>> Begin

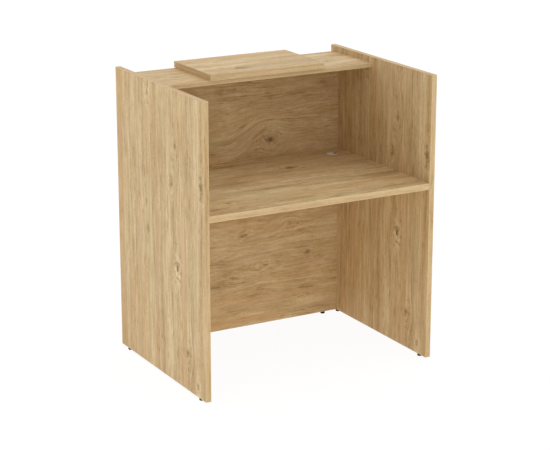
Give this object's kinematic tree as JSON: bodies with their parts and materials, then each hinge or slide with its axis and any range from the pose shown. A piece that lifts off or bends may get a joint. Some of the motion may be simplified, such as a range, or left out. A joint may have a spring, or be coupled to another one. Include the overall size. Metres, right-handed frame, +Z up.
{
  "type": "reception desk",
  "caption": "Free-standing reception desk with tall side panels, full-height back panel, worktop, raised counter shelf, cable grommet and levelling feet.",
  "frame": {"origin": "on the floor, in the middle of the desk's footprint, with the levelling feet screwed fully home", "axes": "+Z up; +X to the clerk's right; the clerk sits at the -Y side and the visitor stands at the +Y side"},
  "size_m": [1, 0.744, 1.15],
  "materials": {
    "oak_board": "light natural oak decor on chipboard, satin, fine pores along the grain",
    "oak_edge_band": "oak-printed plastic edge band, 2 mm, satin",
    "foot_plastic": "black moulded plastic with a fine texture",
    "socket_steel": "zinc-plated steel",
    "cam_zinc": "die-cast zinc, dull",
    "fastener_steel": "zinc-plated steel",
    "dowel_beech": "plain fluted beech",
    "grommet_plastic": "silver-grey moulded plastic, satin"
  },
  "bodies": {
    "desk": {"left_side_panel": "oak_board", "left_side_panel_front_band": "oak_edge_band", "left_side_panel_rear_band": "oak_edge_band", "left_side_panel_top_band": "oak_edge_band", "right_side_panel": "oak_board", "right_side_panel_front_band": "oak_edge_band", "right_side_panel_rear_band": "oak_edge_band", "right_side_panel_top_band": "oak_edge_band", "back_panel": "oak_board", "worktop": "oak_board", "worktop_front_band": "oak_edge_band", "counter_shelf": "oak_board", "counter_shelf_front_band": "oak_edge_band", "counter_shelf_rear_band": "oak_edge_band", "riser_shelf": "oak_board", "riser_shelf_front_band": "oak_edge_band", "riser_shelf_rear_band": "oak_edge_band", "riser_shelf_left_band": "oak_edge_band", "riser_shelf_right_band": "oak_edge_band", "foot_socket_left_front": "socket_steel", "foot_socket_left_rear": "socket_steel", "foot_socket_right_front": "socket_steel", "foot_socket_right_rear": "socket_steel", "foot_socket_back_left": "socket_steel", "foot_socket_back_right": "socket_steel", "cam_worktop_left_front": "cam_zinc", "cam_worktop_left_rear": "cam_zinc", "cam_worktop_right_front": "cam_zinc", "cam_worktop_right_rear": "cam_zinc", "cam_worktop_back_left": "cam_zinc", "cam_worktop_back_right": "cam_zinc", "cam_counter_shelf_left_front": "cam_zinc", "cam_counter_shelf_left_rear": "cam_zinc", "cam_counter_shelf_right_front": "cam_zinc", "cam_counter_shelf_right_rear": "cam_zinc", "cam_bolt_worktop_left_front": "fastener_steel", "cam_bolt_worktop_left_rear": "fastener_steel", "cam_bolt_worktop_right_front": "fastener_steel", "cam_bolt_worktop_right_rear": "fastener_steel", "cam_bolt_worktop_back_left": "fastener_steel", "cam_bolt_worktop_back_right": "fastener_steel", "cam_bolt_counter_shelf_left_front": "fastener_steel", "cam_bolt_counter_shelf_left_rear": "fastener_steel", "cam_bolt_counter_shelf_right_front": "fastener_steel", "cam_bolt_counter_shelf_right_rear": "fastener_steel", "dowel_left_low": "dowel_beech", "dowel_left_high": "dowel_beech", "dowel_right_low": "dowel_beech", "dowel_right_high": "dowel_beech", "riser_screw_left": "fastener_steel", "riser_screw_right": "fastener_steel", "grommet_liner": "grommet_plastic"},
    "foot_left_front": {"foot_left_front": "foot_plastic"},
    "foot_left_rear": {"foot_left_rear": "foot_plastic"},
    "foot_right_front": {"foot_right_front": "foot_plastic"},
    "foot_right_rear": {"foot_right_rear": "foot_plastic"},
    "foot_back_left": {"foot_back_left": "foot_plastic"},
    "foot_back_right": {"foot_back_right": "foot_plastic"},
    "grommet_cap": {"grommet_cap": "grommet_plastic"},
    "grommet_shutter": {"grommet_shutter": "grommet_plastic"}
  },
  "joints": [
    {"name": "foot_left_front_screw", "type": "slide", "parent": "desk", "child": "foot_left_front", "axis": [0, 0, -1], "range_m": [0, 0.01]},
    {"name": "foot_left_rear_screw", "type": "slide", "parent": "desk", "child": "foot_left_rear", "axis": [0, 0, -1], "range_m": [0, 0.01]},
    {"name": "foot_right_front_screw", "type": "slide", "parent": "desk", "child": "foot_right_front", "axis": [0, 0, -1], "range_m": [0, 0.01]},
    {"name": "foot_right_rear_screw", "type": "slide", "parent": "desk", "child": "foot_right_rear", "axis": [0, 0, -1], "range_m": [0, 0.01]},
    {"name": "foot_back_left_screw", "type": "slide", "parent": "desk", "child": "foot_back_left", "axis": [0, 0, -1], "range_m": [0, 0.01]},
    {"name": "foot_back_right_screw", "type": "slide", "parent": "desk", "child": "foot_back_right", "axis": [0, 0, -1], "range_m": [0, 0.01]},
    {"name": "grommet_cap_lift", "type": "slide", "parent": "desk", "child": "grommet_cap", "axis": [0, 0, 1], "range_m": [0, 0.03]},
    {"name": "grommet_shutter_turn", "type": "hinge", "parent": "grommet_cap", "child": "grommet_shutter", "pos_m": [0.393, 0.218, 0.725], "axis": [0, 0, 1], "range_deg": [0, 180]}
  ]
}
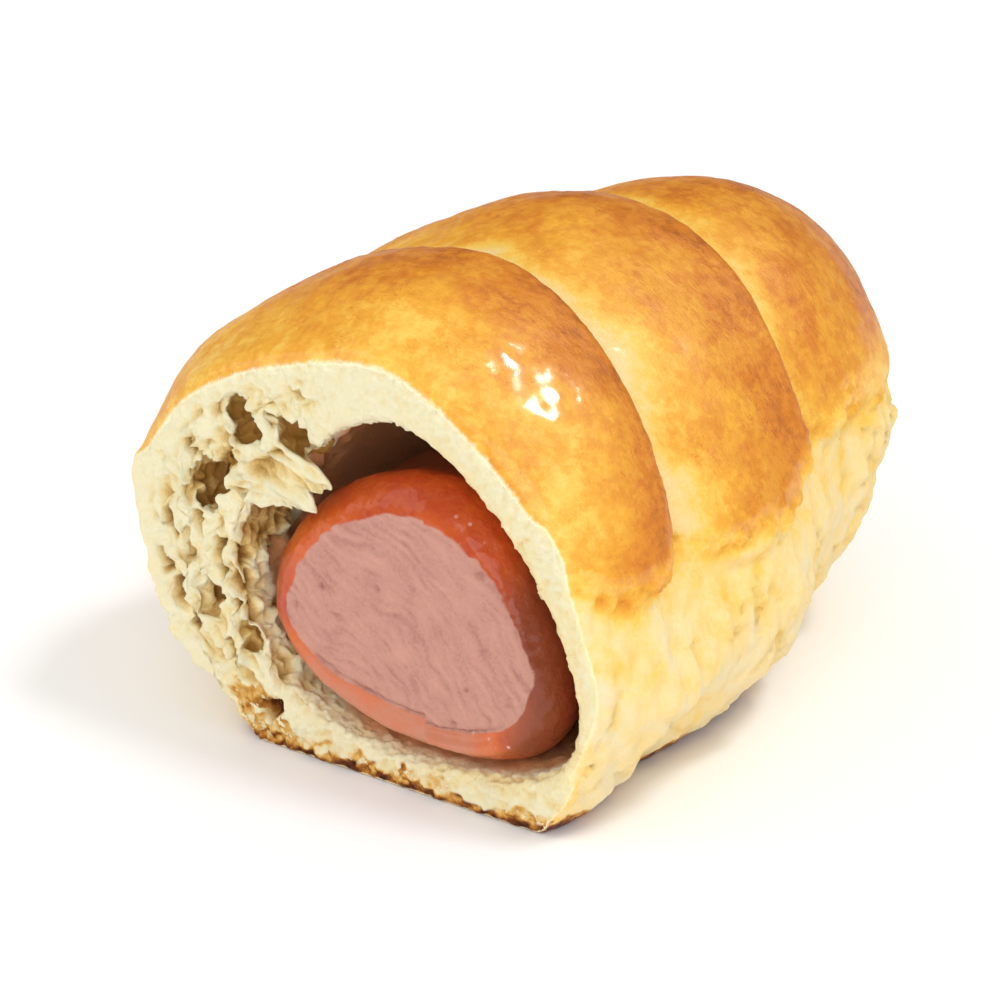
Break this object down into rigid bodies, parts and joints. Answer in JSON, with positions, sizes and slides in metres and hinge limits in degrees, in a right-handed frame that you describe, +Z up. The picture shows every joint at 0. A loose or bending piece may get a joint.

>> End

Your task is to quote the listing above word for word.

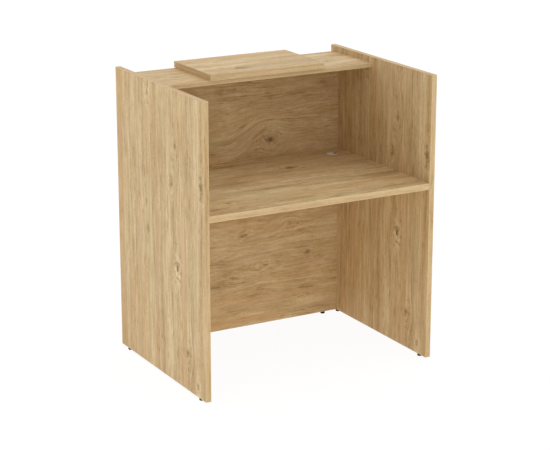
Give this object's kinematic tree as JSON: bodies with their parts and materials, then each hinge or slide with its axis and any range from the pose shown. A piece that lifts off or bends may get a joint. Some of the motion may be simplified, such as a range, or left out. A joint may have a spring, or be coupled to another one. Include the overall size. Metres, right-handed frame, +Z up.
{
  "type": "reception desk",
  "caption": "Free-standing reception desk with tall side panels, full-height back panel, worktop, raised counter shelf, cable grommet and levelling feet.",
  "frame": {"origin": "on the floor, in the middle of the desk's footprint, with the levelling feet screwed fully home", "axes": "+Z up; +X to the clerk's right; the clerk sits at the -Y side and the visitor stands at the +Y side"},
  "size_m": [1, 0.744, 1.15],
  "materials": {
    "oak_board": "light natural oak decor on chipboard, satin, fine pores along the grain",
    "oak_edge_band": "oak-printed plastic edge band, 2 mm, satin",
    "foot_plastic": "black moulded plastic with a fine texture",
    "socket_steel": "zinc-plated steel",
    "cam_zinc": "die-cast zinc, dull",
    "fastener_steel": "zinc-plated steel",
    "dowel_beech": "plain fluted beech",
    "grommet_plastic": "silver-grey moulded plastic, satin"
  },
  "bodies": {
    "desk": {"left_side_panel": "oak_board", "left_side_panel_front_band": "oak_edge_band", "left_side_panel_rear_band": "oak_edge_band", "left_side_panel_top_band": "oak_edge_band", "right_side_panel": "oak_board", "right_side_panel_front_band": "oak_edge_band", "right_side_panel_rear_band": "oak_edge_band", "right_side_panel_top_band": "oak_edge_band", "back_panel": "oak_board", "worktop": "oak_board", "worktop_front_band": "oak_edge_band", "counter_shelf": "oak_board", "counter_shelf_front_band": "oak_edge_band", "counter_shelf_rear_band": "oak_edge_band", "riser_shelf": "oak_board", "riser_shelf_front_band": "oak_edge_band", "riser_shelf_rear_band": "oak_edge_band", "riser_shelf_left_band": "oak_edge_band", "riser_shelf_right_band": "oak_edge_band", "foot_socket_left_front": "socket_steel", "foot_socket_left_rear": "socket_steel", "foot_socket_right_front": "socket_steel", "foot_socket_right_rear": "socket_steel", "foot_socket_back_left": "socket_steel", "foot_socket_back_right": "socket_steel", "cam_worktop_left_front": "cam_zinc", "cam_worktop_left_rear": "cam_zinc", "cam_worktop_right_front": "cam_zinc", "cam_worktop_right_rear": "cam_zinc", "cam_worktop_back_left": "cam_zinc", "cam_worktop_back_right": "cam_zinc", "cam_counter_shelf_left_front": "cam_zinc", "cam_counter_shelf_left_rear": "cam_zinc", "cam_counter_shelf_right_front": "cam_zinc", "cam_counter_shelf_right_rear": "cam_zinc", "cam_bolt_worktop_left_front": "fastener_steel", "cam_bolt_worktop_left_rear": "fastener_steel", "cam_bolt_worktop_right_front": "fastener_steel", "cam_bolt_worktop_right_rear": "fastener_steel", "cam_bolt_worktop_back_left": "fastener_steel", "cam_bolt_worktop_back_right": "fastener_steel", "cam_bolt_counter_shelf_left_front": "fastener_steel", "cam_bolt_counter_shelf_left_rear": "fastener_steel", "cam_bolt_counter_shelf_right_front": "fastener_steel", "cam_bolt_counter_shelf_right_rear": "fastener_steel", "dowel_left_low": "dowel_beech", "dowel_left_high": "dowel_beech", "dowel_right_low": "dowel_beech", "dowel_right_high": "dowel_beech", "riser_screw_left": "fastener_steel", "riser_screw_right": "fastener_steel", "grommet_liner": "grommet_plastic"},
    "foot_left_front": {"foot_left_front": "foot_plastic"},
    "foot_left_rear": {"foot_left_rear": "foot_plastic"},
    "foot_right_front": {"foot_right_front": "foot_plastic"},
    "foot_right_rear": {"foot_right_rear": "foot_plastic"},
    "foot_back_left": {"foot_back_left": "foot_plastic"},
    "foot_back_right": {"foot_back_right": "foot_plastic"},
    "grommet_cap": {"grommet_cap": "grommet_plastic"},
    "grommet_shutter": {"grommet_shutter": "grommet_plastic"}
  },
  "joints": [
    {"name": "foot_left_front_screw", "type": "slide", "parent": "desk", "child": "foot_left_front", "axis": [0, 0, -1], "range_m": [0, 0.01]},
    {"name": "foot_left_rear_screw", "type": "slide", "parent": "desk", "child": "foot_left_rear", "axis": [0, 0, -1], "range_m": [0, 0.01]},
    {"name": "foot_right_front_screw", "type": "slide", "parent": "desk", "child": "foot_right_front", "axis": [0, 0, -1], "range_m": [0, 0.01]},
    {"name": "foot_right_rear_screw", "type": "slide", "parent": "desk", "child": "foot_right_rear", "axis": [0, 0, -1], "range_m": [0, 0.01]},
    {"name": "foot_back_left_screw", "type": "slide", "parent": "desk", "child": "foot_back_left", "axis": [0, 0, -1], "range_m": [0, 0.01]},
    {"name": "foot_back_right_screw", "type": "slide", "parent": "desk", "child": "foot_back_right", "axis": [0, 0, -1], "range_m": [0, 0.01]},
    {"name": "grommet_cap_lift", "type": "slide", "parent": "desk", "child": "grommet_cap", "axis": [0, 0, 1], "range_m": [0, 0.03]},
    {"name": "grommet_shutter_turn", "type": "hinge", "parent": "grommet_cap", "child": "grommet_shutter", "pos_m": [0.393, 0.218, 0.725], "axis": [0, 0, 1], "range_deg": [0, 180]}
  ]
}
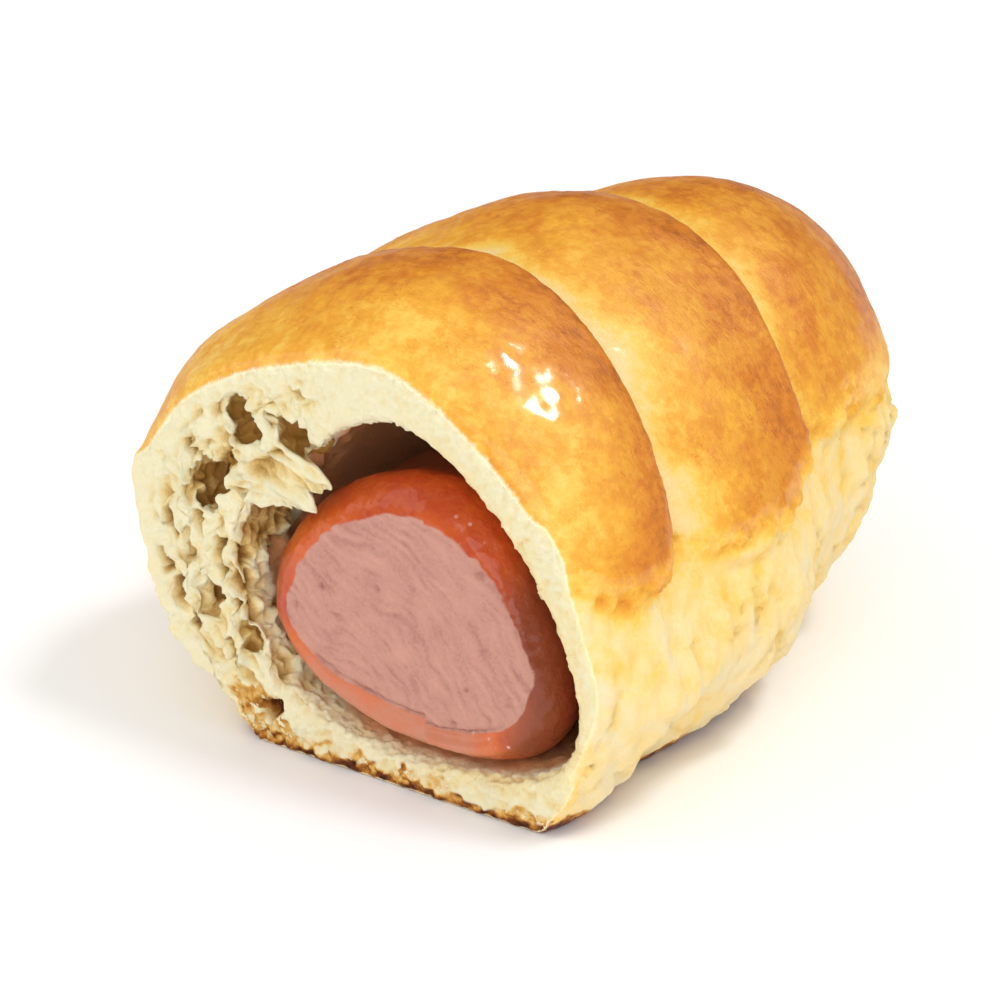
Break this object down into rigid bodies, parts and joints. Answer in JSON, with positions, sizes and slides in metres and hinge limits in degrees, in a right-handed frame that you describe, +Z up. The picture shows every joint at 0. A loose or bending piece may get a joint.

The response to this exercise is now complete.